§ YOUR INSTRUCTIONS
Begin at the line that contains "buildPot(), colours.pot, 0.45);", stop after the line that contains "before = set(bpy.data.objects)", and reproduce only that span, unaltered.

Some records:
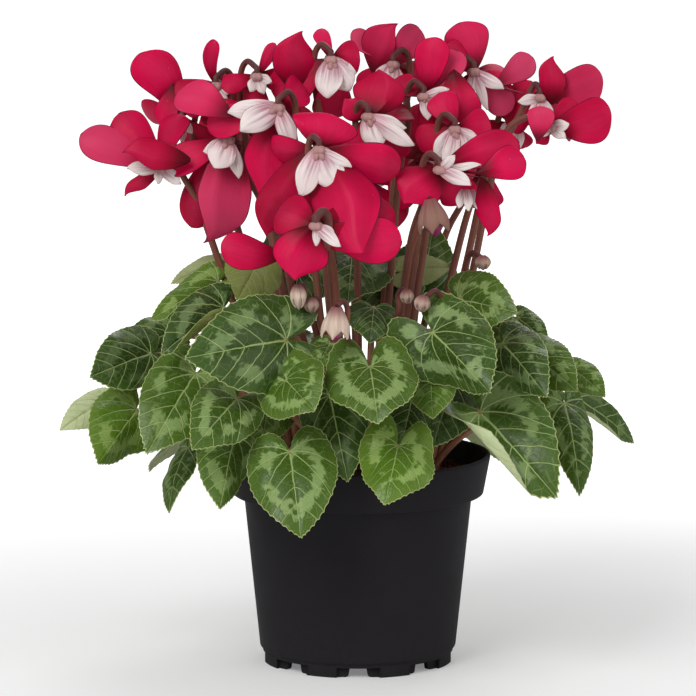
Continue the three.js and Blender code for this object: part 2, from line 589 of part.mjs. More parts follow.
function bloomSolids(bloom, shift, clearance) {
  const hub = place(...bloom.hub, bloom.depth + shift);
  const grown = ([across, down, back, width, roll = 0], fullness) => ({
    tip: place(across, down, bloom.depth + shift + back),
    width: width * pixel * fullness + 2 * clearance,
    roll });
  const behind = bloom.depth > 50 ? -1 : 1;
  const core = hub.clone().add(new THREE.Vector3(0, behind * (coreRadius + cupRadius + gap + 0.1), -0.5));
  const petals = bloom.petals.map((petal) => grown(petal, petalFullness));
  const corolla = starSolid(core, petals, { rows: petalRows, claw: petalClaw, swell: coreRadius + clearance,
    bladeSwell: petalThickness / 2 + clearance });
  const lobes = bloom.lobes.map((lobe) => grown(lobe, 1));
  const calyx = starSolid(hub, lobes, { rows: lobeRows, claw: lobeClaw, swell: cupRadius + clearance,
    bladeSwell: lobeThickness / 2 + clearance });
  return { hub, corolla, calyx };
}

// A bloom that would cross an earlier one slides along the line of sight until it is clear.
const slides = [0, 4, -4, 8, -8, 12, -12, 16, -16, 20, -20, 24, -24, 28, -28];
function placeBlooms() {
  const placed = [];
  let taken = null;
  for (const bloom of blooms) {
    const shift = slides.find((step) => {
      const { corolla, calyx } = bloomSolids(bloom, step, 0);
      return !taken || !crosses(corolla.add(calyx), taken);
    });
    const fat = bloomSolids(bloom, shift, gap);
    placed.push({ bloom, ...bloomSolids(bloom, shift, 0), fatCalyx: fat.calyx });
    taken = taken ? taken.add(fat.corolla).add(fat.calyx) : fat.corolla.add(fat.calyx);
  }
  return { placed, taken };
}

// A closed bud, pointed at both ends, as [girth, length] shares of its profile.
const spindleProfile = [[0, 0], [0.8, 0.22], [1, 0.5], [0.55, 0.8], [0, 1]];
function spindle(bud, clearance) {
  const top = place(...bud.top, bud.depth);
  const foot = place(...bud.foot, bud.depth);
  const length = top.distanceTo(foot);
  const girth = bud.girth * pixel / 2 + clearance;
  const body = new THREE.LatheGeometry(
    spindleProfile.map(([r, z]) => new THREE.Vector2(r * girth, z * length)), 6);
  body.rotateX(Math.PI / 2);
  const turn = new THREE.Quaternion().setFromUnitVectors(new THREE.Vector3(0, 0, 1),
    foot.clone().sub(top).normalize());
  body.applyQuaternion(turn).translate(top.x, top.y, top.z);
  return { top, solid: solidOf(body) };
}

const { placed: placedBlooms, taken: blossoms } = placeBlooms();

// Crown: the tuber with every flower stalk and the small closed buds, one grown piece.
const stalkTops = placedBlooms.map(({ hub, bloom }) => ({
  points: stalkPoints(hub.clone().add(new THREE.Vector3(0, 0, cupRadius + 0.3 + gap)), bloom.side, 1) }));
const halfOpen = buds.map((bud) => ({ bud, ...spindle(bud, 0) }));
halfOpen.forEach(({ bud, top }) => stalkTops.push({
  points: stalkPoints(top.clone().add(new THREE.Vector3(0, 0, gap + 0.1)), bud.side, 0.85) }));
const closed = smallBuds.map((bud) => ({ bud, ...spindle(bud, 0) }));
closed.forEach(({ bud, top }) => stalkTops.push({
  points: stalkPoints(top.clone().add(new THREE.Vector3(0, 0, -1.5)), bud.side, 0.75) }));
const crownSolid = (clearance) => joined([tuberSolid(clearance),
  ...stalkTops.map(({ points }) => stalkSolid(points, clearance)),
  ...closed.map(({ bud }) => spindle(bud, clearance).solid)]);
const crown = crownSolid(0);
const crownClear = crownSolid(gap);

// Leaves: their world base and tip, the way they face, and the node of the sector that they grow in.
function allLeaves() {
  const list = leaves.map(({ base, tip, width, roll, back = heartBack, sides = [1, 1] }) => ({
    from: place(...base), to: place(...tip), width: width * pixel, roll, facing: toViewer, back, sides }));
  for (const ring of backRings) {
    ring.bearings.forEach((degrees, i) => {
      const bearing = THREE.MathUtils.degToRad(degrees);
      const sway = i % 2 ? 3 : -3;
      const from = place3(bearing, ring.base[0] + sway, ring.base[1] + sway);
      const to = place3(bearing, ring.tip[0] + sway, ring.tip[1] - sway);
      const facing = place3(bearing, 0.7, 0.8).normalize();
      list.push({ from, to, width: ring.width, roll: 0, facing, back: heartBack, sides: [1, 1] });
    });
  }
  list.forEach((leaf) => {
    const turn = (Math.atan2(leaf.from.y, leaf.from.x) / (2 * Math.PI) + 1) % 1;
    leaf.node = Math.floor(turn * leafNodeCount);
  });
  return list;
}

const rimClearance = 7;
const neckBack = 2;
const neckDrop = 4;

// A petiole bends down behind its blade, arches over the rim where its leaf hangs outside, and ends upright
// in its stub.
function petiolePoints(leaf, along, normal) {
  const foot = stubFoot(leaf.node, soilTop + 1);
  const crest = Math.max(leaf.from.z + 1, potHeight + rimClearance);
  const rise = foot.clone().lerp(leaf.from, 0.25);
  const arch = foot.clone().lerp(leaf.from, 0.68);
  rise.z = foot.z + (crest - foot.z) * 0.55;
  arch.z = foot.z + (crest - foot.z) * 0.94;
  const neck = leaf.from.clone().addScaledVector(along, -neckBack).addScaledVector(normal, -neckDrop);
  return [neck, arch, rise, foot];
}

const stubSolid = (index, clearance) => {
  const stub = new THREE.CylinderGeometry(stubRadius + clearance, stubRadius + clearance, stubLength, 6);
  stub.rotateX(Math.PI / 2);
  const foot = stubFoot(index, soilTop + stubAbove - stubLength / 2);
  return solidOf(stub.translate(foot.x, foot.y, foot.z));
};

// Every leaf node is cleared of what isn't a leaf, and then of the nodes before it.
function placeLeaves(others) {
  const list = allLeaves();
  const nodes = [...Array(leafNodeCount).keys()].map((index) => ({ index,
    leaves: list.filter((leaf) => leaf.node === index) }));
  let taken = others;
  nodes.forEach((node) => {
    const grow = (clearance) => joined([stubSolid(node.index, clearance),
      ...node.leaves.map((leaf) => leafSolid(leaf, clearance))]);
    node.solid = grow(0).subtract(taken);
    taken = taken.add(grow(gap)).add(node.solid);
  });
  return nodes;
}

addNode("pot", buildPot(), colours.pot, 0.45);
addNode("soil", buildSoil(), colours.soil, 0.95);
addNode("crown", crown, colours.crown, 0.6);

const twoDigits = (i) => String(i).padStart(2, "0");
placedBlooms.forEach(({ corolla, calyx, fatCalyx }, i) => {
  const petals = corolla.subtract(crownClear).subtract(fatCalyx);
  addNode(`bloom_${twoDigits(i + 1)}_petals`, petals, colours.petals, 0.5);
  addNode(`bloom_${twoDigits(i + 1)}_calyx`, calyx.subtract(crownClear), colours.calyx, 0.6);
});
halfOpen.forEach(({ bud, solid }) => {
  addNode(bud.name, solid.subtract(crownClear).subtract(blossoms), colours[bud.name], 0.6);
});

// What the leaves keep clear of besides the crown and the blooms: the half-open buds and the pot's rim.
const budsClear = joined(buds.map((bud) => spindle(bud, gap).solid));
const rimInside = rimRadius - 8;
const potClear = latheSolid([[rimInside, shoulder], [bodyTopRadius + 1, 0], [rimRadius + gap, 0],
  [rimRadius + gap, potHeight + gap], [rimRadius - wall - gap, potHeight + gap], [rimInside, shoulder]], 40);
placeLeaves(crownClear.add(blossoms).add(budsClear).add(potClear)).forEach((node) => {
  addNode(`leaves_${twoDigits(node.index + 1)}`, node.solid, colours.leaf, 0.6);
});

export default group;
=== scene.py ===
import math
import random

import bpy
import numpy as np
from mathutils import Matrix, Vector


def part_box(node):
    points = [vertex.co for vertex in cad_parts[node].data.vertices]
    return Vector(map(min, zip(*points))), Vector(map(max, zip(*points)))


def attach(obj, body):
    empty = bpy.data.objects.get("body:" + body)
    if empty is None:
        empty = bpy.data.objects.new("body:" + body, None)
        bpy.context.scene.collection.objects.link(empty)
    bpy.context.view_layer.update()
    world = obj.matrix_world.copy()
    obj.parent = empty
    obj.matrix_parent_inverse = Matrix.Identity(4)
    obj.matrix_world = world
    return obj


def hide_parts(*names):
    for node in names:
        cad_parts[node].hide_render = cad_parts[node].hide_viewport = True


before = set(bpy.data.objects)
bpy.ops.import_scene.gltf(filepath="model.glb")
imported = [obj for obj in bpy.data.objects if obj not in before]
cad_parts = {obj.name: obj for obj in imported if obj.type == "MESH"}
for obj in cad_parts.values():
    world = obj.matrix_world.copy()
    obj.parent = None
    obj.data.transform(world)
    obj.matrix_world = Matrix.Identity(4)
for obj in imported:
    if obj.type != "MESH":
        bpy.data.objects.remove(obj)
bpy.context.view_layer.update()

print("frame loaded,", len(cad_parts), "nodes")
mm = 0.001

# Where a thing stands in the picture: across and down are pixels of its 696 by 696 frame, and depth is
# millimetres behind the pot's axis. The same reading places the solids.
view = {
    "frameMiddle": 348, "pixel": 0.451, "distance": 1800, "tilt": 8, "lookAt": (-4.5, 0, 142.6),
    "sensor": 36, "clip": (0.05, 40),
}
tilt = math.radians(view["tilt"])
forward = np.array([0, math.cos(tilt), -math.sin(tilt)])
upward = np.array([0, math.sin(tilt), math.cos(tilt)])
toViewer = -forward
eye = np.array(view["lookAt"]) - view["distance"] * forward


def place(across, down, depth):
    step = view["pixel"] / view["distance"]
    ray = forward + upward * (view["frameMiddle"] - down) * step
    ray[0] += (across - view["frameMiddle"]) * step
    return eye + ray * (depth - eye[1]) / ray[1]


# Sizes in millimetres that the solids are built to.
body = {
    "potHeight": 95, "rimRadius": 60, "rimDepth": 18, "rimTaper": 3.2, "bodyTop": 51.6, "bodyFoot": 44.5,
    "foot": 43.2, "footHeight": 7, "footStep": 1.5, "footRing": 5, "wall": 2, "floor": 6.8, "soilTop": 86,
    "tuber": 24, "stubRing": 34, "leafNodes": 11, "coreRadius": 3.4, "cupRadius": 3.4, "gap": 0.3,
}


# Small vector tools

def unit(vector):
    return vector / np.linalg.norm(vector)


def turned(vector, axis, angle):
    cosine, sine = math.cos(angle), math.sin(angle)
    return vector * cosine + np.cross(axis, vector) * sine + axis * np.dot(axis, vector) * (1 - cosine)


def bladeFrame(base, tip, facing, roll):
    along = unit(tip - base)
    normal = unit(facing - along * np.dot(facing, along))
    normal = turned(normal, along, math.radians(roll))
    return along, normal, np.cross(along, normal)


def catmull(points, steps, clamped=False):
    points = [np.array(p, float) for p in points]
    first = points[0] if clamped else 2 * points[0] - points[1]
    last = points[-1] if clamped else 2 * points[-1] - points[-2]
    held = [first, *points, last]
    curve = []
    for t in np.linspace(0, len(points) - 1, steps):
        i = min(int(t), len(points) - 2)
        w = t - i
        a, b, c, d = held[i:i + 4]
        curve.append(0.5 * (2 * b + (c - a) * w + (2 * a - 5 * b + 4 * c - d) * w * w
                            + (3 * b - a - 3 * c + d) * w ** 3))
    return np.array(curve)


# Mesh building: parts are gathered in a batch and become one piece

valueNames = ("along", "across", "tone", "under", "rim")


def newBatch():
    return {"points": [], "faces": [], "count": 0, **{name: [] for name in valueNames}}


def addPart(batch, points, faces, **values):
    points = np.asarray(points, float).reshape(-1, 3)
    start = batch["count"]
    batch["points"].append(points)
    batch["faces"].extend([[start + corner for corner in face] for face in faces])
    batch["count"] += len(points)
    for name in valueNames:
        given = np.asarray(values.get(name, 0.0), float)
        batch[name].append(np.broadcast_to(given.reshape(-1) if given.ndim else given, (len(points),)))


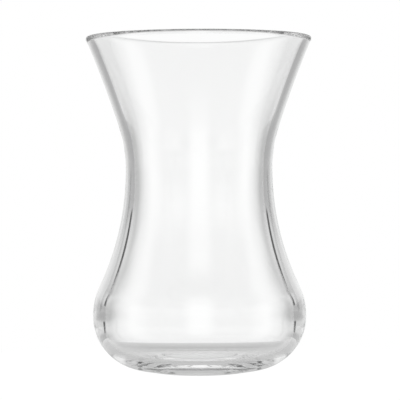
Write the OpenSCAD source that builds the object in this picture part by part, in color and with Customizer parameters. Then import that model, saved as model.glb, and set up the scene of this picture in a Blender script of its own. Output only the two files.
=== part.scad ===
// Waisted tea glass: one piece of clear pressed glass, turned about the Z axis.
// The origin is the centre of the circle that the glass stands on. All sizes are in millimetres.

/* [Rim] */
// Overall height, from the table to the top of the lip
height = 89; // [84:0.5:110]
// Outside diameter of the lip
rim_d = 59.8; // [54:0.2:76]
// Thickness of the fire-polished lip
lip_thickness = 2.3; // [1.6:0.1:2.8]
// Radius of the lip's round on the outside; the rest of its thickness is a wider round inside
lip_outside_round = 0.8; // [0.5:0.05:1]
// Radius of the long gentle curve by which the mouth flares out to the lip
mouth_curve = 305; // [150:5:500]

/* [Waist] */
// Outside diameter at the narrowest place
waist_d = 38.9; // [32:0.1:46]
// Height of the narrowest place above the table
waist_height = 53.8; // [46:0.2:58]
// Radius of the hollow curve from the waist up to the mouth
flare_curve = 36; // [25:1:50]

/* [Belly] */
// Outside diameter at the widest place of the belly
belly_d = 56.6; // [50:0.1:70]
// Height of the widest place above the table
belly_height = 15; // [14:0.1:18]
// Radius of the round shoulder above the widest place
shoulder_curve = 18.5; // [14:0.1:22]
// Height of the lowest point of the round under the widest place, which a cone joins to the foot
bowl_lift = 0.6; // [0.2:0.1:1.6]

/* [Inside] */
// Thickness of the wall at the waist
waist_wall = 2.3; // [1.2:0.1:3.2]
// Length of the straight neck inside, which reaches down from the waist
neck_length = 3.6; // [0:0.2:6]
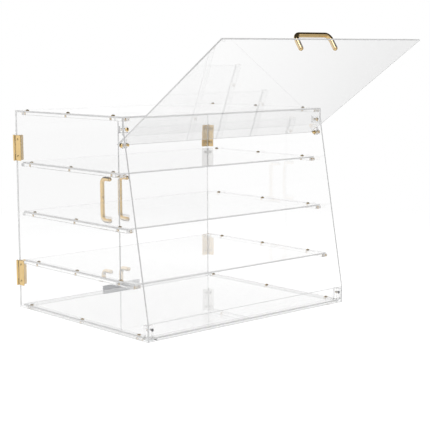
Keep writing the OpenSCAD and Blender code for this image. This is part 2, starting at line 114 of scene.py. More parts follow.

§ TASK SOLUTION
addNode("pot", buildPot(), colours.pot, 0.45);
addNode("soil", buildSoil(), colours.soil, 0.95);
addNode("crown", crown, colours.crown, 0.6);

const twoDigits = (i) => String(i).padStart(2, "0");
placedBlooms.forEach(({ corolla, calyx, fatCalyx }, i) => {
  const petals = corolla.subtract(crownClear).subtract(fatCalyx);
  addNode(`bloom_${twoDigits(i + 1)}_petals`, petals, colours.petals, 0.5);
  addNode(`bloom_${twoDigits(i + 1)}_calyx`, calyx.subtract(crownClear), colours.calyx, 0.6);
});
halfOpen.forEach(({ bud, solid }) => {
  addNode(bud.name, solid.subtract(crownClear).subtract(blossoms), colours[bud.name], 0.6);
});

// What the leaves keep clear of besides the crown and the blooms: the half-open buds and the pot's rim.
const budsClear = joined(buds.map((bud) => spindle(bud, gap).solid));
const rimInside = rimRadius - 8;
const potClear = latheSolid([[rimInside, shoulder], [bodyTopRadius + 1, 0], [rimRadius + gap, 0],
  [rimRadius + gap, potHeight + gap], [rimRadius - wall - gap, potHeight + gap], [rimInside, shoulder]], 40);
placeLeaves(crownClear.add(blossoms).add(budsClear).add(potClear)).forEach((node) => {
  addNode(`leaves_${twoDigits(node.index + 1)}`, node.solid, colours.leaf, 0.6);
});

export default group;
=== scene.py ===
import math
import random

import bpy
import numpy as np
from mathutils import Matrix, Vector


def part_box(node):
    points = [vertex.co for vertex in cad_parts[node].data.vertices]
    return Vector(map(min, zip(*points))), Vector(map(max, zip(*points)))


def attach(obj, body):
    empty = bpy.data.objects.get("body:" + body)
    if empty is None:
        empty = bpy.data.objects.new("body:" + body, None)
        bpy.context.scene.collection.objects.link(empty)
    bpy.context.view_layer.update()
    world = obj.matrix_world.copy()
    obj.parent = empty
    obj.matrix_parent_inverse = Matrix.Identity(4)
    obj.matrix_world = world
    return obj


def hide_parts(*names):
    for node in names:
        cad_parts[node].hide_render = cad_parts[node].hide_viewport = True


before = set(bpy.data.objects)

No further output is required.